Fitness trackers can do a lot of good: They help you reach your daily goals (how awesome does it feel when you hit 10,000 steps?), alert you when you've been sitting for too long at the office, and even monitor your heart rate. But there's one thing they're not incredibly good at: keeping track of how much energy (aka calories) you're actually burning throughout the day.
In a small March 2016 study published in JAMA, researchers asked 19 healthy participants to wear 12 different popular fitness trackers — from Fitbit to Jawbone — at the same time on their waists, chests, and wrists. Then they put the trackers to the test using two proven methods of monitoring energy expenditure.
For the first test, participants spent 24 hours in a sealed room performing normal daily activities — the only change was that the oxygen and carbon dioxide levels in the room were being controlled. For the second method, participants started each day of a 15-day test period with a drink that allowed researchers to calculate how many calories they burned by testing the participants' urine. Then they went about their normal day-to-day routines wearing their fitness trackers.
The result? In the first method, researchers found the trackers were off by quite a bit. They either underestimated the calories burned by as much as 278 calories, or overestimated by as much as 204 calories. In the second method, the amount of calories burned on the trackers was between 69 and 590 calories lower than what the urine tests indicated.
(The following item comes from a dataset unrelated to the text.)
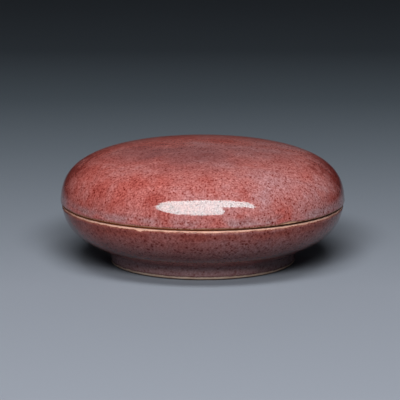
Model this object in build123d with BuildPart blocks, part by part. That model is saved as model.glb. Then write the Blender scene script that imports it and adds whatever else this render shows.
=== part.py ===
from build123d import *
import os

os.makedirs("parts", exist_ok=True)

# A round porcelain box for seal paste: a domed cover on a low box with a foot ring.
# All lengths are in millimetres. The origin is the centre of the foot ring's resting face, +Z is up.

# The closed box: how wide it is, and the seat where the cover and the box meet
cover_diameter = 72.0
rim_overhang = 0.45
seat_height = 15.3

# The cover: a thrown dome with a straight mouth that drops over the box's flange
cover_height = 15.1
crown_wall = 2.6
skirt_height = 0.6
cover_bevel = 0.4
mouth_round = 0.35
mouth_headroom = 0.6
mouth_clearance = 0.35
crown_handle_shares = (0.816, 0.669)
hollow_handle_shares = (0.77, 0.58)

# The flange that stands up inside the seat
seat_width = 2.5
flange_wall = 1.8
flange_height = 2.9
flange_round = 0.7

# The outside of the box, from the seat down to the foot ring
rim_bevel = 0.55
belly_rim_handle_shares = (0.07, 0.65)
belly_foot_handle_shares = (0.40, 0.22)

# The foot ring and the recess that it encloses
foot_diameter = 47.3
foot_height = 3.3
foot_flare = 0.15
foot_wall = 1.9
foot_round = 0.5
crease_fillet = 0.7
recess_depth = 2.2
recess_fillet = 0.8
vault_rise = 0.35

# The bowl inside the box
floor_thickness = 3.2
floor_radius = 20.0
bowl_lip_drop = 1.5
bowl_wall_handle_share = 0.62
bowl_floor_handle_share = 0.34

# The cake of seal paste, heaped on the floor of the bowl
paste_base_inset = 1.6
paste_wall_gap = 3.9
paste_sink = 2.0
paste_waist_share = 0.48
paste_swell_out_share = 0.5
paste_swell_up_share = 0.32
paste_dome_handle_shares = (0.55, 0.72)

# Sizes that follow from the ones above
cover_radius = cover_diameter / 2
rim_radius = cover_radius - rim_overhang
flange_radius = rim_radius - seat_width
bore_radius = flange_radius - flange_wall
flange_top = seat_height + flange_height
crown_top = seat_height + cover_height
mouth_radius = flange_radius + mouth_clearance
mouth_top = flange_top + mouth_headroom
foot_radius = foot_diameter / 2
crease_radius = foot_radius + foot_flare
recess_radius = foot_radius - foot_wall
floor_height = recess_depth + vault_rise + floor_thickness
bowl_lip_height = seat_height - bowl_lip_drop
paste_base_radius = floor_radius - paste_base_inset
paste_radius = bore_radius - paste_wall_gap
paste_top = seat_height - paste_sink
paste_waist_height = floor_height + paste_waist_share * (paste_top - floor_height)


def dome_line(radius, edge_height, crown_height, handle_shares):
    """Half outline of a dome, level at its crown and upright at its edge."""
    reach_share, rise_share = handle_shares
    rise = crown_height - edge_height
    return Bezier(
        (0, crown_height),
        (reach_share * radius, crown_height),
        (radius, edge_height + rise_share * rise),
        (radius, edge_height),
    )


def belly_line():
    """Outline of the box from the foot's crease, swelling out and up to the rim."""
    overhang = rim_radius - crease_radius
    rise = seat_height - foot_height
    foot_out_share, foot_up_share = belly_foot_handle_shares
    rim_in_share, rim_down_share = belly_rim_handle_shares
    return Bezier(
        (crease_radius, foot_height),
        (crease_radius + foot_out_share * overhang, foot_height + foot_up_share * rise),
        (rim_radius - rim_in_share * overhang, seat_height - rim_down_share * rise),
        (rim_radius, seat_height),
    )


def swell_line():
    """Side of the paste, from its base on the floor out to its widest."""
    reach = paste_radius - paste_base_radius
    rise = paste_waist_height - floor_height
    return Bezier(
        (paste_base_radius, floor_height),
        (paste_base_radius + paste_swell_out_share * reach, floor_height + paste_swell_up_share * rise),
        (paste_radius, paste_waist_height - paste_swell_out_share * rise),
        (paste_radius, paste_waist_height),
    )


def bowl_line():
    """Outline of the bowl's inside, from the bore under the flange round to the flat floor."""
    reach = bore_radius - floor_radius
    drop = bowl_lip_height - floor_height
    return Bezier(
        (bore_radius, bowl_lip_height),
        (bore_radius, bowl_lip_height - bowl_wall_handle_share * drop),
        (floor_radius + bowl_floor_handle_share * reach, floor_height),
        (floor_radius, floor_height),
    )


# Box: the turned body, then the flange, the bowl and the foot's recess
with BuildPart() as box:
    with BuildSketch(Plane.XZ):
        with BuildLine():
            belly = belly_line()
            Polyline(belly @ 1, (0, seat_height), (0, 0), (foot_radius, 0), belly @ 0)
        make_face()
    revolve(axis=Axis.Z)

    with BuildSketch(Plane.XY.offset(seat_height)):
        Circle(flange_radius)
    extrude(amount=flange_height)

    with BuildSketch(Plane.XZ):
        with BuildLine():
            bowl = bowl_line()
            Polyline(bowl @ 1, (0, floor_height), (0, flange_top), (bore_radius, flange_top), bowl @ 0)
        make_face()
    revolve(axis=Axis.Z, mode=Mode.SUBTRACT)

    with BuildSketch(Plane.XZ) as recess:
        with BuildLine():
            vault = TangentArc((0, recess_depth + vault_rise), (recess_radius, recess_depth), tangent=(1, 0))
            Polyline(vault @ 1, (recess_radius, 0), (0, 0), vault @ 0)
        make_face()
        fillet(recess.vertices().group_by(Axis.X)[-1].sort_by(Axis.Y)[-1], radius=recess_fillet)
    revolve(axis=Axis.Z, mode=Mode.SUBTRACT)

    # The unglazed edge of the seat is bevelled, and the flange's lip is rounded over
    seat_edges = box.edges().filter_by(GeomType.CIRCLE).filter_by_position(Axis.Z, seat_height, seat_height)
    chamfer(seat_edges.sort_by(SortBy.RADIUS)[-1], length=rim_bevel)
    fillet(box.faces().sort_by(Axis.Z)[-1].edges(), radius=flange_round)

    # The foot ring is pared round on both edges, and runs softly into the belly
    fillet(box.faces().sort_by(Axis.Z)[0].edges(), radius=foot_round)
    crease_edges = box.edges().filter_by(GeomType.CIRCLE).filter_by_position(Axis.Z, foot_height, foot_height)
    fillet(crease_edges, radius=crease_fillet)

# Cover: the turned dome, hollowed, with a mouth that clears the flange
with BuildPart() as cover:
    with BuildSketch(Plane.XZ):
        with BuildLine():
            crown = dome_line(cover_radius, seat_height + skirt_height, crown_top, crown_handle_shares)
            Polyline(crown @ 1, (cover_radius, seat_height), (0, seat_height), crown @ 0)
        make_face()
    revolve(axis=Axis.Z)

    with BuildSketch(Plane.XZ):
        with BuildLine():
            hollow = dome_line(mouth_radius, mouth_top, crown_top - crown_wall, hollow_handle_shares)
            Polyline(hollow @ 1, (mouth_radius, seat_height), (0, seat_height), hollow @ 0)
        make_face()
    revolve(axis=Axis.Z, mode=Mode.SUBTRACT)

    # The unglazed lip: bevelled outside, rounded inside where it slides over the flange
    lip_edges = cover.faces().sort_by(Axis.Z)[0].edges().sort_by(SortBy.RADIUS)
    chamfer(lip_edges[-1], length=cover_bevel)
    lip_edges = cover.faces().sort_by(Axis.Z)[0].edges().sort_by(SortBy.RADIUS)
    fillet(lip_edges[0], radius=mouth_round)

# Seal paste: a soft cake that sits on the bowl's floor and swells to a low dome
with BuildPart() as seal_paste:
    with BuildSketch(Plane.XZ):
        with BuildLine():
            swell = swell_line()
            heap = dome_line(paste_radius, paste_waist_height, paste_top, paste_dome_handle_shares)
            Polyline(heap @ 0, (0, floor_height), swell @ 0)
        make_face()
    revolve(axis=Axis.Z)

box.part.label = "box"
cover.part.label = "cover"
seal_paste.part.label = "seal_paste"

export_step(box.part, "parts/box.step")
export_step(cover.part, "parts/cover.step")
export_step(seal_paste.part, "parts/seal_paste.step")
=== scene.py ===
"""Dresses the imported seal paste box: turned porcelain under a peach-bloom glaze, bare fired edges
and a heaped cake of paste. Laid out as an add-on, and run as a script."""
import math

import bpy
from bpy.props import FloatProperty, FloatVectorProperty, IntProperty, PointerProperty
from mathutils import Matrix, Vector


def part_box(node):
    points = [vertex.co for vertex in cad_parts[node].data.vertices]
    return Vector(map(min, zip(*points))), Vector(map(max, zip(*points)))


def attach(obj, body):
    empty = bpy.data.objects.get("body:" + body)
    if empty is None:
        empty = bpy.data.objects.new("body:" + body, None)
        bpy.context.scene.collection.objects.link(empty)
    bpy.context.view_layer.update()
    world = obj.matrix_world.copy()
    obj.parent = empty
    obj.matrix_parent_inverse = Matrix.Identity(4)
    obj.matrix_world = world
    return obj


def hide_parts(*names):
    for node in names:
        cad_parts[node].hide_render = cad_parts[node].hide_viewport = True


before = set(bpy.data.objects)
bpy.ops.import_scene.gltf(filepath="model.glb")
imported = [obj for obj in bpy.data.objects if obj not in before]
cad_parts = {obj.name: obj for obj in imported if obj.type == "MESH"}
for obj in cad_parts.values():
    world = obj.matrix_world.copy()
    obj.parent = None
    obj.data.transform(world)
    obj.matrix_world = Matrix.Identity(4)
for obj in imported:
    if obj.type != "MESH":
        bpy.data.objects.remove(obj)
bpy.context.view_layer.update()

bl_info = {
    "name": "Seal Paste Box",
    "version": (1, 0, 0),
    "blender": (4, 5, 0),
    "location": "View3D > Sidebar > Seal Paste Box",
    "description": "Turns and glazes a round porcelain box for seal paste around its packed frame",
    "category": "Add Mesh",
}

MM = 0.001
PER_MM = 1000.0

# The shapes of the curves, close to those of the frame's solids
CROWN_SHARES = (0.816, 0.63)
HOLLOW_SHARES = (0.77, 0.58)
PASTE_SHARES = (0.55, 0.72)
BELLY_FOOT_SHARES = (0.40, 0.22)
BELLY_RIM_SHARES = (0.05, 0.65)
BOWL_SHARES = (0.62, 0.34)
PASTE_SIDE_SHARES = (0.5, 0.32)
PASTE_WAIST_SHARE = 0.48

# How outlines are sampled, and where their edges lie
OUTLINE_STEP = 0.05 * MM
CURVE_SLACK = 1.3
EDGE_STEPS = 2
LEAST_LINE_STEPS = 2
LEAST_ROUND_STEPS = 3
FINEST_GAP = 0.13 * MM
COARSEST_GAP = 0.9 * MM
FINE_BAND = 0.8 * MM
GAP_GROWTH_SHARE = 0.16
BARE_LIP = 0.22 * MM
BARE_RIM = 0.18 * MM
BARE_FOOT = 0.85 * MM
BARE_FLANGE = 0.9 * MM
WELD = 0.0001 * MM


# Settings

def length(label, description, millimetres):
    """A size that a user can change, kept in metres."""
    return FloatProperty(
        name=label, description=description, default=millimetres * MM, min=0.0, precision=5, unit="LENGTH"
    )


def colour(label, description, red, green, blue):
    """A linear colour that a user can change."""
    return FloatVectorProperty(
        name=label, description=description, default=(red, green, blue), min=0.0, max=1.0, subtype="COLOR"
    )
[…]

This probably doesn't shock anyone who owns a tracker; the calories burned measurement can seem pretty arbitrary on any given day. But this does serve as a good reminder to not take tracker numbers — especially calories burned — too seriously. Fitness trackers are merely tools that help us embrace healthy habits — they're not the be-all and end-all of your value as a person. Stay active, fill your body with the nutrients you need, and you'll be just fine.